RELATED: 6 Steps to Preventing Embezzlement
After you’ve gathered evidence but before you come to a conclusion, analyze your findings. Not all information gathered during the embezzlement investigation process is high quality. Review physical evidence and interview notes, asking:
- Is the information from a first-hand account or hearsay?
- Does this information contradict or corroborate other evidence?
- Is this information clear, detailed and logical?
- What information is missing to create a whole picture of what occurred?
When an employee commits fraud, your knee-jerk reaction might be to fire them. However, if they end up unemployed and/or in prison, it’s hard to recover your losses.
As an alternative, consider disciplinary action that can help you recoup some or all of the funds you lost. This could include withholding benefits, taking a percentage of their pay or asking for immediate payment back in cash.

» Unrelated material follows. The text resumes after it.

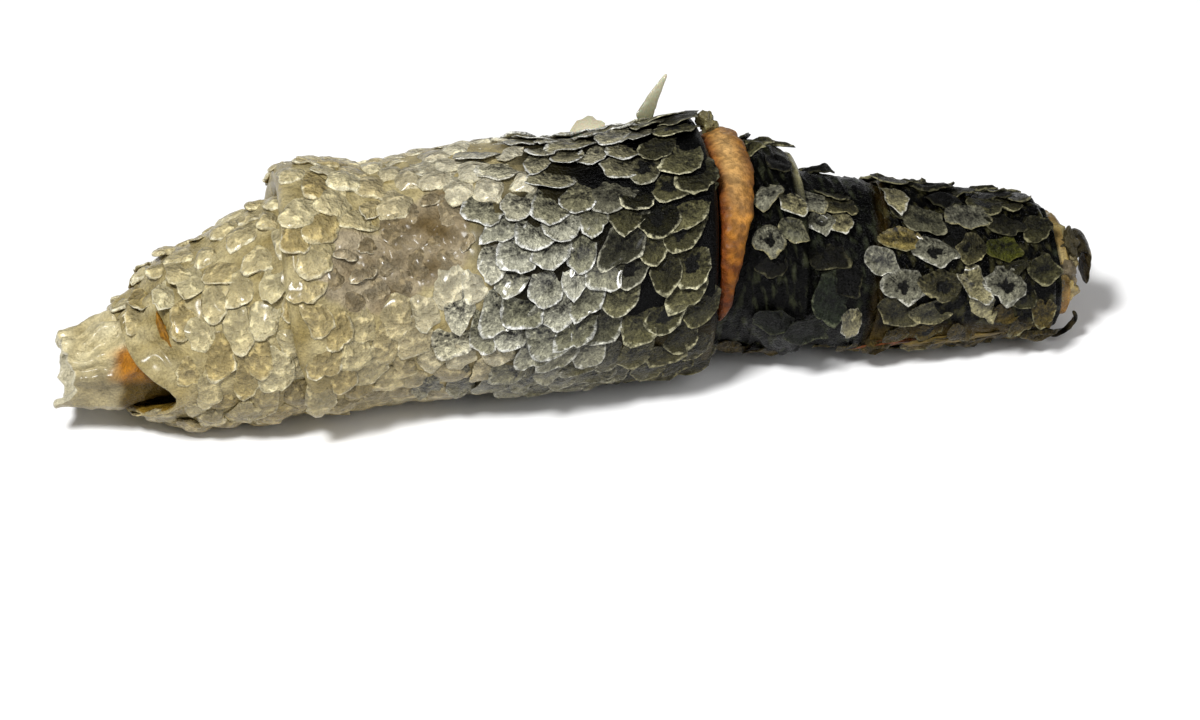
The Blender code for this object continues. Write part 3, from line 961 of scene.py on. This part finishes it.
def fine_copy(name, node, levels, relief, tint, shift=(0, 0, 0)):
    """A fine smooth copy of a small solid of the frame, worked over, painted and shifted in millimetres."""
    work = bmesh.new()
    work.from_mesh(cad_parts[node].data)
    bmesh.ops.remove_doubles(work, verts=work.verts, dist=0.001 * MM)
    cage = bpy.data.meshes.new(name)
    work.to_mesh(cage)
    work.free()
    host = placed(name + "_cage", cage)
    subdivide = host.modifiers.new("fine", "SUBSURF")
    subdivide.levels = levels
    subdivide.render_levels = levels
    fine = plain_mesh(host)
    spots = [(vert.co.copy(), vert.normal.copy()) for vert in fine.vertices]
    for vert, (spot, normal) in zip(fine.vertices, spots):
        vert.co = spot + normal * relief(spot) + Vector(shift) * MM
        vert.co.z = max(vert.co.z, CLEAR)
    fine.shade_smooth()
    return painted(fine, [tint(spot, normal) for spot, normal in spots])


def angle_of(spot):
    """The direction of a point from the roll's middle."""
    y, z = middle(spot.x)
    return float(np.arctan2(y - spot.y, spot.z - z))


def strip_relief(spot):
    return 0.2 * MM * lumps(spot, 1.2 * MM, 41.0, 2) + 0.6 * MM * lumps(spot, 4 * MM, 42.0, 2)


def strip_tint(spot, normal):
    angle = angle_of(spot)
    side = (spot.x - outer.end(angle) - 1.3 * MM) / (5 * MM)
    shade = blend(ink(104, 58, 8), ink(180, 116, 32), 0.45 + 1.3 * lumps(spot, 1.8 * MM, 43.0, 3))
    # painted highlight: a pale pool on top of the strip
    shade = blend(shade, ink(220, 176, 112), 0.8 * hump(angle, 0, 0.6) * hump(side, 0.55, 0.35))
    shade = blend(shade, ink(104, 36, 6), 0.85 * rise(0.4, 0.0, side))
    return blend(shade, ink(92, 44, 8), 0.8 * rise(radians(35), radians(85), angle))


strip_look = Look("amber_flesh_grain", {"Coat Weight": 0.06, "Coat Roughness": 0.3,
                                        "Specular IOR Level": 0.18})
strip_fibre = strip_look.grain(strip_look.place, 0.9 * MM, 6.0)
strip_speck = strip_look.grain(strip_look.place, 0.2 * MM, 3.0)
strip_shade = 0.42 + 0.44 * strip_look.step(0.35, 0.65, strip_fibre) + 0.24 * strip_speck
strip_look.feed("Base Color", strip_look.scaled(strip_look.attribute("tint", "Color"), strip_shade))
strip_look.feed("Roughness", 0.42 + 0.2 * strip_speck)
strip_look.emboss(strip_fibre * 0.8 + strip_speck * 0.3, 0.6 * MM)
strip_mesh = fine_copy("flesh_strip_grain", "flesh_strip", 3, strip_relief, strip_tint, (-1.3, 0, 0))
strip = show("flesh_strip_grain", strip_mesh, strip_look)
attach(strip, "root")
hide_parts("flesh_strip")

# The shoulder band: a short stretch of black back skin beside the strip. On top it stands up in a stiff
# pale-edged cuff; below it lies close and its creases run round the roll.


def shoulder_relief(x, angle):
    creases = abs(ripples(x, angle, 3, 1.8, 52.0, 2))
    return 0.5 * MM * ripples(x, angle, 13, 5, 51.0, 2) - 0.9 * MM * creases


def shoulder_tint(x, angle, inside):
    """Black with a painted olive sheen in threads, and a pale edge on the cuff."""
    black = blend(ink(1, 1, 1), ink(50, 52, 38), sheen_streaks(x, angle, 53.0))
    cuff = rise(1.6 * MM, 0.4 * MM, shoulder.end(angle) - x) * away(angle, -30, 58, 30)
    return blend(black, ink(156, 150, 110), cuff)


shoulder.relief = shoulder_relief
shoulder_mesh = skin_tube("shoulder_skin", shoulder, lambda x, a: under.radius(x, a) + 0.3 * MM,
                          ((0, 1, 60),), 230, shoulder_tint, 0.5 * MM)
black_look = skin_look("back_skin", 0.14, 0.0, 0.0, 0.07)
shoulder_skin = show("shoulder_skin", shoulder_mesh, black_look)
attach(shoulder_skin, "root")
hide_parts("shoulder_band")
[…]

You may find it appropriate to put the employee on leave, too.
On the other hand, reporting the crime to law enforcement may be necessary. Calling the police on an employee can feel uncomfortable and may disturb the workplace environment for awhile. Still, when large amounts of funds were stolen or multiple employees were involved, you may need to take legal action.

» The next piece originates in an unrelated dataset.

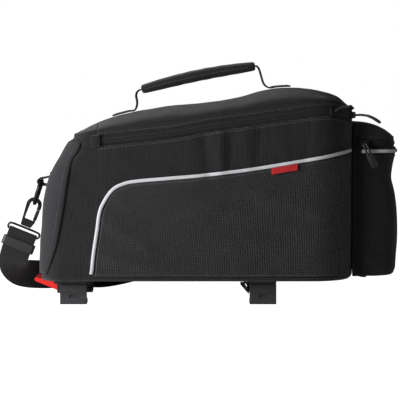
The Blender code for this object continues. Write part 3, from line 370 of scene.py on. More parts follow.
def x_at(along):
    return FRONT_X + along * BODY_LENGTH


def z_at(up):
    return BASE_Z + up * BODY_HEIGHT


def along_of(x):
    return (x - FRONT_X) / BODY_LENGTH


def up_of(z):
    return (z - BASE_Z) / BODY_HEIGHT


def zip_z(x):
    return z_at(smooth(ZIP_LINE, along_of(x)))


def lid_seam_z(x):
    return zip_z(x) + ZIP_BAND / 2 + GAP


def crest_z(x):
    return max(z_at(smooth(CREST, along_of(x))), lid_seam_z(x) + LID_EDGE)


def front_x(z):
    return x_at(smooth(FRONT_PROFILE, up_of(z)))


HOOD_FRONT_X = x_at(FRONT_PROFILE[-1][1])


def corner_weight(x, front):
    """1 on the flat of a side, falling to 0 where a corner turns to the front or rear."""
    into_front = (front + FRONT_CORNER_RADIUS - x) / FRONT_CORNER_RADIUS
    into_rear = (x - REAR_X + REAR_CORNER_RADIUS) / REAR_CORNER_RADIUS
    turned = min(max(into_front, into_rear, 0.0), 1.0)
    return math.sqrt(1.0 - turned**2)


def side_y(x, z):
    """Half-width of the bag's wall at a place along its side."""
    front = front_x(z)
    weight = corner_weight(x, front)
    radius = FRONT_CORNER_RADIUS if x < front + FRONT_CORNER_RADIUS else REAR_CORNER_RADIUS
    start = BASE_Z + SIDE_EDGE_RADIUS
    rise = min(max((z - start) / (zip_z(x) - start), 0.0), 1.0)
    return HALF_WIDTH - radius * (1.0 - weight) + SIDE_BULGE * weight * math.sin(math.pi * rise)


def side_point(x, z, side, lift):
    """Point held lift clear of the side wall. side is -1 near and +1 far."""
    tiny = 0.0002
    slope_x = (side_y(x + tiny, z) - side_y(x - tiny, z)) / (2 * tiny)
    slope_z = (side_y(x, z + tiny) - side_y(x, z - tiny)) / (2 * tiny)
    outward = Vector((-slope_x, 1.0, -slope_z)).normalized()
    point = Vector((x, side_y(x, z), z)) + outward * lift
    return Vector((point.x, side * point.y, point.z))


def side_outward(x, z, side):
    return (side_point(x, z, side, 1.0) - side_point(x, z, side, 0.0)).normalized()


def rear_wall_x(y):
    """The rear wall's surface at a distance from the centre plane."""
    into_corner = max(abs(y) - (HALF_WIDTH - REAR_CORNER_RADIUS), 0.0)
    return REAR_X - REAR_CORNER_RADIUS + math.sqrt(REAR_CORNER_RADIUS**2 - into_corner**2)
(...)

After you’ve come to a conclusion, write it up in an organized investigation report. An investigation report shows your investigation process and proves that it was thorough and professional. If the accused employee challenges your methods, the report can be used as proof of a fair investigation. A record of the investigation also provides a guide for what to do if similar misconduct happens in the future.
Decision-makers can then use the findings and suggestions you list in the report to help them determine an appropriate course of action. You may also suggest changes to workplace policies and procedures that could correct and prevent future incidents in this report.

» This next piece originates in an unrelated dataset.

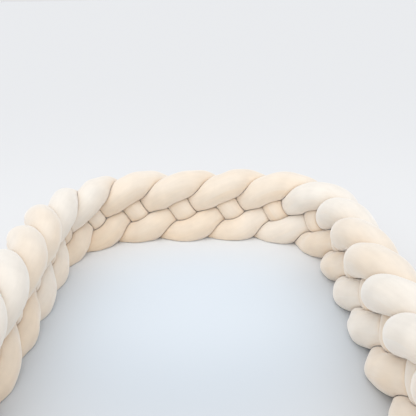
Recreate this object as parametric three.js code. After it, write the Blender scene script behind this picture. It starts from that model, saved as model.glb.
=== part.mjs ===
// A crib bumper: four soft stuffed tubes plaited flat into a long roll that stands on its edge
// and bends into a U. Millimetres, +Z up. The inside of the U faces -Y at the back run, and the
// origin is the bottom centre of the whole roll's bounding box.
//
// Each tube follows its own wave through the plait. Where two tubes press on each other they share
// a boundary half-way between their centre lines, so a tube is round where it is free, flat where
// it is pressed, and flat underneath where it stands.

import * as THREE from 'three';
import { mergeVertices } from 'three/addons/utils/BufferGeometryUtils.js';

// ---- Driving dimensions ---------------------------------------------------------------------

// The U, seen from above, measured on the line that the middle of the roll's lower edge follows.
const HALF_WIDTH = 254.2;
const CORNER_RADIUS = 166;
const HALF_LENGTH = 985; // from the middle of the back run to either end

// The plait. A tube comes back to the same place after four turns, one for each tube.
const TUBE_COUNT = 4;
const TURN_LENGTH = { left: 93.5, back: 93.6, right: 98.5 }; // the right arm is pulled out longer
const CORNER_SQUEEZE = { left: 6.5, right: 0.7 }; // how much the turns in each corner are shortened
const EVEN_TURNS = 1.5; // turns either side of the middle that belong to the back run
const CHANGE_TURNS = 2; // turns over which the plait eases into an arm's
const FIRST_TURN_AT = 20.5; // where turn 0 falls on the back run
const PATTERN_PHASE = -0.494; // turns
const MIDDLE_HEIGHT = 54.5; // above the ground, before the lean
const PEAK = 3.9; // the bends at the top and bottom edges come to more of a peak
const MIDDLE_DROP = 0.9; // the middle row sits a little low
const MIDDLE_LEAD = 0.017; // turns

// What differs between the back run and the arms.
const PLAIT = {
  // Degrees that the top leans outwards.
  lean: { left: -2.5, back: 6, right: 2.6 },
  // A tube that nothing presses.
  tubeRadius: { left: 25.7, back: 27, right: 24.8 },
  // Up and down from the middle.
  climb: { left: 42.6, back: 44.2, right: 43.9 },
  // In and out, to pass over and under.
  crossingDepth: { left: 10.5, back: 12.9, right: 10.4 },
  // A tube climbs on one face of the plait and comes down on the other.
  climbDepth: { left: 7.1, back: 4.9, right: 8.7 },
  // The top and bottom edges stand in from the middle row.
  edgeDepth: { left: 3.9, back: 4.1, right: 3.0 },
  // Turns by which the bends at the top and bottom edges are drawn out.
  longBends: { left: 0.091, back: 0.072, right: 0.058 },
  // Turns by which the top edge runs ahead of the bottom edge.
  topLead: { left: 0.246, back: 0.194, right: 0.117 },
};

// Contact and mesh.
const CONTACT_GAP = 0.5; // from each tube's surface to the boundary that it shares
const PRESS_SHARPNESS = 12; // higher makes the change from round to flat tighter
const REACH_TURNS = 1.15; // how far along the plait a tube can be pressed by another
const CENTRE_SAMPLES = 48; // points per turn on the centre lines that press
const RINGS = 150;
const END_RINGS = 4; // of those, the rings that round off each end
const SIDES = 14;
const DRAW_IN_PASSES = 6;
const SLOPE_STEP = 0.01; // turns, for a centre line's direction
const MERGE_DISTANCE = 1e-3;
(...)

In addition to suggested courses of action, include information such as interviewees, evidence that was gathered and external experts you consulted plus their analysis.
If fraud took place, it’s not enough to clean up the mess internally. By law, your organization is required to report to regulators and other external parties. Fearing fines, legal repercussions and reputation damage, you may be hesitant to reveal the embezzlement.
However, you’re better off reporting the crime than not. “When companies can demonstrate that a fraud case was carefully investigated—and that clear steps were taken to reduce the risk of similar future activity—senior leaders can be reasonably confident in a decision to self-report the event,” says John Tara, director of RSM US.
Sometimes it takes an internal incident to bring attention to threats and vulnerabilities in your workplace. You might think your policies, procedures and processes are working fine until an employee proves otherwise.
After you’ve concluded your investigation, perform a risk assessment. Figure out what changes you need to make to reduce your risk of further embezzlement (or other internal fraud). Then, amend internal documents and communicate the changes throughout the organization.
When you’re investigating embezzlement, there’s no time to waste. If you don’t have a fraud response plan to guide your actions, develop one now. Having a plan in place from immediate corrective action to the reporting stage of the embezzlement investigation process means you can get started faster. A fraud response plan also reduces confusion and chaos and streamlines decision-making, which in turn eliminates stress for your team.